Problem to work on: Nothing should be output except the lines from the one containing "make_shell()" through the one containing "import math", both ends included, each repeated exactly.

◆ ◆ ◆ ◆ ◆

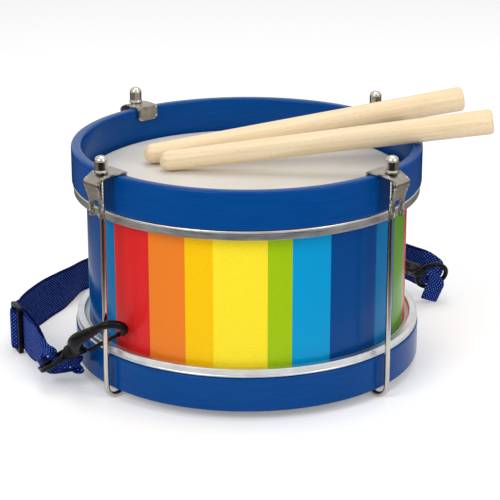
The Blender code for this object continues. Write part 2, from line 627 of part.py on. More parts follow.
def webbing_route():
    """The webbing's own points: place, the direction across it, and width.

    At a flatness of 0 the webbing stands on its edge, and at 1 it lies along the given direction.
    """
    frame = slider_frame()
    full = WEBBING_WIDTH
    gathered = GATHERED_WIDTH
    tight = TIGHT_WIDTH
    left_rod = rod_place("front_left")
    right_rod = rod_place("back_right")

    def standing(place, flat=0.0, width=full, lying=Vector((1.0, 0.0, 0.0))):
        across = (Vector((0.0, 0.0, 1.0)) * (1.0 - flat) + lying * flat).normalized()
        return place, across, width

    def at_slider(along, outward):
        return standing(frame @ Vector((along, outward, 0.0)))

    def at_left(x, y, height, flat=0.0, width=full, lying=FLAT_AT_LEFT_EYE):
        return standing(left_rod + Vector((x, y, height)) * MM, flat, width, lying)

    def at_right(x, y, height, flat=0.0, width=full):
        return standing(right_rod + Vector((x, y, height)) * MM, flat, width, FLAT_AT_RIGHT_EYE)

    bar = SLIDER_BAR
    slot = (SLIDER_BAR + SLIDER_SLOT) / 2
    face = SLIDER_THICKNESS / 2 + WEBBING_THICKNESS / 2
    rest = webbing_rest / MM
    return [
        at_slider(0.1 * bar, -face - 0.4 * MM),
        at_slider(0.8 * bar, -face - 1.6 * MM),
        at_slider(2.1 * bar, -face - 2.7 * MM),
        at_slider(3.7 * bar, -face - 3.0 * MM),
        at_left(-45.2, 55.0, -9.0),
        at_left(-41.3, 44.4, -10.6, 0.15, 22 * MM),
        at_left(-38.0, 35.4, -12.6, 0.5, 15 * MM),
        at_left(-35.5, 29.4, -14.0, 0.85, tight),
        at_left(-31.8, 26.1, -14.7, 1.0, gathered),
        at_left(-26.3, 24.7, -13.6, 1.0, gathered),
        at_left(-21.3, 23.9, -12.4, 1.0, gathered),
        at_left(-18.4, 22.9, -11.5, 1.0, tight),
        at_left(-17.2, 21.2, -10.1, 1.0, tight),
        at_left(-18.4, 19.5, -8.8, 1.0, tight),
        at_left(-21.8, 18.1, -8.3, 1.0, 13 * MM),
        at_left(-25.9, 18.0, -8.4, 1.0, gathered),
        at_left(-28.3, 18.4, -8.0, 1.0, EYE_FILL_WIDTH),
        at_left(-30.2, 18.8, -6.6, 1.0, EYE_FILL_WIDTH),
        at_left(-31.7, 19.1, -4.8, 1.0, EYE_FILL_WIDTH),
        at_left(-34.0, 20.5, -3.6, 1.0, tight),
        at_left(-37.4, 25.2, -4.5, 0.8, 10.5 * MM),
        at_left(-40.9, 33.8, -5.4, 0.32, 16.5 * MM),
        at_left(-44.5, 43.4, -5.7, 0.05, 23 * MM),
        at_left(-48.8, 53.4, -6.6),
        at_slider(3.7 * bar, -face - 0.3 * MM),
        at_slider(2.25 * bar, -face - 0.5 * MM),
        at_slider(slot + 0.5 * MM, -face + 0.1 * MM),
        at_slider(slot, 0.0),
        at_slider(slot - 0.7 * MM, 1.8 * MM),
        at_slider(0.55 * bar, face + 1.1 * MM),
        at_slider(-0.55 * bar, face + 1.1 * MM),
        at_slider(-slot + 0.7 * MM, 1.8 * MM),
        at_slider(-slot, 0.0),
        at_slider(-slot - 0.5 * MM, -face + 0.1 * MM),
        at_slider(-2.25 * bar, -face - 0.5 * MM),
        at_slider(-4.4 * bar, -face - 1.3 * MM),
        at_left(-59.3, 91.5, rest),
        at_left(-56.8, 101.0, rest - 0.1, 0.08, full, LEAN_OUT),
        at_left(-52.9, 111.3, rest - 0.3, 0.18, full, LEAN_OUT),
        at_left(-46.4, 127.8, rest - 0.3, 0.19, full, LEAN_OUT),
        at_left(-39.1, 141.1, rest, 0.12, full, LEAN_OUT),
        at_left(-33.2, 153.8, rest + 0.1, 0.1, full, LEAN_FORWARD),
        at_left(-25.9, 172.1, rest - 0.3, 0.27, full, LEAN_FORWARD),
        at_left(-10.3, 190.9, rest),
    ] + [standing(place) for place in folded_run(webbing_rest)] + [
        at_right(6.3, 71.1, rest + 1.0),
        at_right(18.3, 52.1, rest + 4.0),
        at_right(25.8, 39.1, -4.6),
        at_right(32.8, 30.6, -4.8, 0.1),
        at_right(37.4, 26.8, -4.6, 0.3, 21 * MM),
        at_right(41.2, 22.6, -4.0, 0.46, 16 * MM),
        at_right(41.3, 18.8, -3.4, 0.76, 10.5 * MM),
        at_right(40.4, 15.0, -5.0, 1.0, 9.3 * MM),
        at_right(41.6, 11.6, -8.6, 1.0, 12.0 * MM),
        at_right(40.2, 10.3, -12.2, 1.0, 13.0 * MM),
        at_right(38.6, 9.8, -16.0, 1.0, 13.0 * MM),
        at_right(37.1, 9.4, -19.6, 1.0, 12.5 * MM),
    ]


def smooth_samples(points, count):
    """Evenly numbered samples of a smooth curve through points of any dimension."""
    spans = len(points) - 1
    samples = []
    for number in range(count + 1):
        place = spans * number / count
        span = min(int(place), spans - 1)
        t = place - span
        corner = [points[min(max(span + k, 0), spans)] for k in (-1, 0, 1, 2)]
        before, start, end, after = corner
        samples.append([
            0.5 * (2 * b + (c - a) * t + (2 * a - 5 * b + 4 * c - d) * t * t
                   + (3 * b - a - 3 * c + d) * t * t * t)
            for a, b, c, d in zip(before, start, end, after)
        ])
    return samples


def make_webbing():
    """The strap's webbing: one flat band swept along its route."""
    rows = [[*place, *across, width] for place, across, width in webbing_route()]
    samples = smooth_samples(rows, WEBBING_SAMPLES)
    places = [Vector(sample[:3]) for sample in samples]
    build_mesh = bmesh.new()
    sections = []
    for number, sample in enumerate(samples):
        ahead = places[min(number + 1, len(places) - 1)]
        behind = places[max(number - 1, 0)]
        run = (ahead - behind).normalized()
        across = Vector(sample[3:6])
        across = (across - run * across.dot(run)).normalized() * sample[6] / 2
        thick = run.cross(across).normalized() * WEBBING_THICKNESS / 2
        place = places[number]
        corners = (place - across - thick, place + across - thick, place + across + thick, place - across + thick)
        sections.append([build_mesh.verts.new(corner) for corner in corners])
    for first, second in zip(sections, sections[1:]):
        for side in range(4):
            after = (side + 1) % 4
            build_mesh.faces.new((first[side], first[after], second[after], second[side]))
    build_mesh.faces.new(list(reversed(sections[0])))
    build_mesh.faces.new(sections[-1])
    bmesh.ops.recalc_face_normals(build_mesh, faces=build_mesh.faces)
    keep(mesh_object("strap_webbing", build_mesh), blue_webbing, smooth=False)


make_shell()
make_heads()
make_ring("top_head_ring", top_ring_bottom, top_ring_top)
make_ring("bottom_head_ring", bottom_ring_bottom, bottom_ring_top)
make_hoop("top_hoop", top_hoop_bottom, top_hoop_top)
make_hoop("bottom_hoop", bottom_hoop_bottom, bottom_hoop_top)
for rod_corner, rod_angle in ROD_ANGLES.items():
    make_rod(rod_corner, rod_angle)
    make_claw(rod_corner, rod_angle)
    make_nut(rod_corner)
for stick_name, (stick_tip, stick_heading) in STICKS.items():
    make_stick(stick_name, stick_tip, stick_heading)
for hook_side, hook_values in HOOKS.items():
    make_hook(hook_side, hook_values)
make_slider()
make_webbing()
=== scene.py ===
# %% [markdown]
# # A small drum with a neck strap and two sticks
#
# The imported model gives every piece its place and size. This lesson dresses it: each cell makes
# one piece or one finish, first as words about the real thing, then as Blender code.
# All lengths are metres, and MM turns the millimetres of a drawing into them.

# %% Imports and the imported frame
import math

import bmesh
import bpy
from mathutils import Matrix, Vector


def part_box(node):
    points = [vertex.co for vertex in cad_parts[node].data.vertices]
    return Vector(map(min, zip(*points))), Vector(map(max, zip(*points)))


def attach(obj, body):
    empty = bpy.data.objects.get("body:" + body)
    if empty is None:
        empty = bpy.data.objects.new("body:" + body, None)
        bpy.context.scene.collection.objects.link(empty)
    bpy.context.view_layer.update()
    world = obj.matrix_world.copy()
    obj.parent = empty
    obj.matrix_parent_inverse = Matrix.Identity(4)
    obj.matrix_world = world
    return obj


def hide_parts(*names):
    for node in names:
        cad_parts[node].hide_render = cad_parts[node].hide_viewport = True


MM = 0.001
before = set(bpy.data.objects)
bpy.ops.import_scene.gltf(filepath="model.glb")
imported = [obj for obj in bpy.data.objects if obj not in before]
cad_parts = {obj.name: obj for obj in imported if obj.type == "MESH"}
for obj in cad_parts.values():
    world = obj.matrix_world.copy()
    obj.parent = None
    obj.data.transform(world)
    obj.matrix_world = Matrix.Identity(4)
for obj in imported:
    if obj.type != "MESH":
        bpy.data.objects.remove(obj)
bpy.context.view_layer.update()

# %% [markdown]
# ## The sizes the pieces share
#
# A drum is a stack: film, ring and hoop sit one on the other at both ends of the shell, and four
# rods pull the two hoops together. The few radii and heights below come from the same stack as
# the solids, read from their boxes where that is possible.

# %% Radii and heights of the stack
GAP = 0.3 * MM
SHELL_RADIUS = 92.0 * MM
shell_low, shell_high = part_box("shell")
wrap_low, wrap_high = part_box("striped_wrap")
batter_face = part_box("batter_head")[1].z
ring_heights = {end: [corner.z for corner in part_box(f"{end}_head_ring")] for end in ("top", "bottom")}
hoop_heights = {end: [corner.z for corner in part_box(f"{end}_hoop")] for end in ("top", "bottom")}
RING_RADIUS = 99.6 * MM
RING_WIDTH = 4.4 * MM
HOOP_RADIUS = 100.0 * MM
HOOP_WALL = 5.8 * MM
ROD_CIRCLE = 104.5 * MM
ROD_RADIUS = 1.5 * MM
ROD_ANGLES = {"front_left": 222.0, "front_right": -42.0, "back_right": 42.0, "back_left": 130.5}
floor_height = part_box("tension_rod_front_left")[0].z
claw_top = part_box("claw_front_left")[1].z
nut_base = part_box("cap_nut_front_left")[0].z
print("floor at", round(floor_height / MM, 2), "mm, batter head at", round(batter_face / MM, 2), "mm")

# %% [markdown]
# ## The camera
#
# A photograph taken from some distance with a long lens shows little perspective. The ellipses of
# the two hoops fix how high the camera stands, and the way the lower hoop looks smaller than the
# upper one fixes how far away it is.

# %% A camera about a metre away
LENS = 133.9
SENSOR_WIDTH = 36.0
CAMERA_PLACE = Vector((0.0018, -1.0220, 0.3950))
CAMERA_AIM = Vector((0.0018, 0.0, 0.0413))
camera_data = bpy.data.cameras.new("studio_camera")
camera_data.lens = LENS
camera_data.sensor_width = SENSOR_WIDTH
camera_data.clip_start = 0.01
camera = bpy.data.objects.new("studio_camera", camera_data)
camera.location = CAMERA_PLACE
camera.rotation_euler = (CAMERA_AIM - CAMERA_PLACE).to_track_quat("-Z", "Y").to_euler()
bpy.context.scene.collection.objects.link(camera)
bpy.context.scene.camera = camera
print("camera looks down by", round(math.degrees(camera.rotation_euler.x) - 90, 2), "degrees")

# %% [markdown]
# ## Helpers for shapes
#
# Nearly every piece of a drum is either turned about an axis or bent from a bar. One helper
# revolves an outline, one carries a round section along a line, one softens sharp corners, and
# two draw the lines that the others need: an arc, and a smooth line through a few points.

# %% An arc
def arc(middle, radius, start, end, steps):
    """Points on an arc round a middle, from one angle to another in degrees."""
    turns = [math.radians(start + (end - start) * step / steps) for step in range(steps + 1)]
    return [(middle[0] + radius * math.cos(turn), middle[1] + radius * math.sin(turn)) for turn in turns]


print("a quarter of a circle ends at", [round(v, 3) for v in arc((0.0, 0.0), 1.0, 0, 90, 8)[-1]])

# %% A smooth line through points
def smooth_line(points, count):
    """A smooth line that passes through points of any dimension, with count + 1 samples."""
    spans = len(points) - 1
    samples = []
    for number in range(count + 1):
        place = spans * number / count
        span = min(int(place), spans - 1)
        t = place - span
        before, start, end, after = [points[min(max(span + k, 0), spans)] for k in (-1, 0, 1, 2)]
        samples.append([
            0.5 * (2 * b + (c - a) * t + (2 * a - 5 * b + 4 * c - d) * t * t
                   + (3 * b - a - 3 * c + d) * t * t * t)
            for a, b, c, d in zip(before, start, end, after)
        ])
    return samples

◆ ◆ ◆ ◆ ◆

Exercise result:
make_shell()
make_heads()
make_ring("top_head_ring", top_ring_bottom, top_ring_top)
make_ring("bottom_head_ring", bottom_ring_bottom, bottom_ring_top)
make_hoop("top_hoop", top_hoop_bottom, top_hoop_top)
make_hoop("bottom_hoop", bottom_hoop_bottom, bottom_hoop_top)
for rod_corner, rod_angle in ROD_ANGLES.items():
    make_rod(rod_corner, rod_angle)
    make_claw(rod_corner, rod_angle)
    make_nut(rod_corner)
for stick_name, (stick_tip, stick_heading) in STICKS.items():
    make_stick(stick_name, stick_tip, stick_heading)
for hook_side, hook_values in HOOKS.items():
    make_hook(hook_side, hook_values)
make_slider()
make_webbing()
=== scene.py ===
# %% [markdown]
# # A small drum with a neck strap and two sticks
#
# The imported model gives every piece its place and size. This lesson dresses it: each cell makes
# one piece or one finish, first as words about the real thing, then as Blender code.
# All lengths are metres, and MM turns the millimetres of a drawing into them.

# %% Imports and the imported frame
import math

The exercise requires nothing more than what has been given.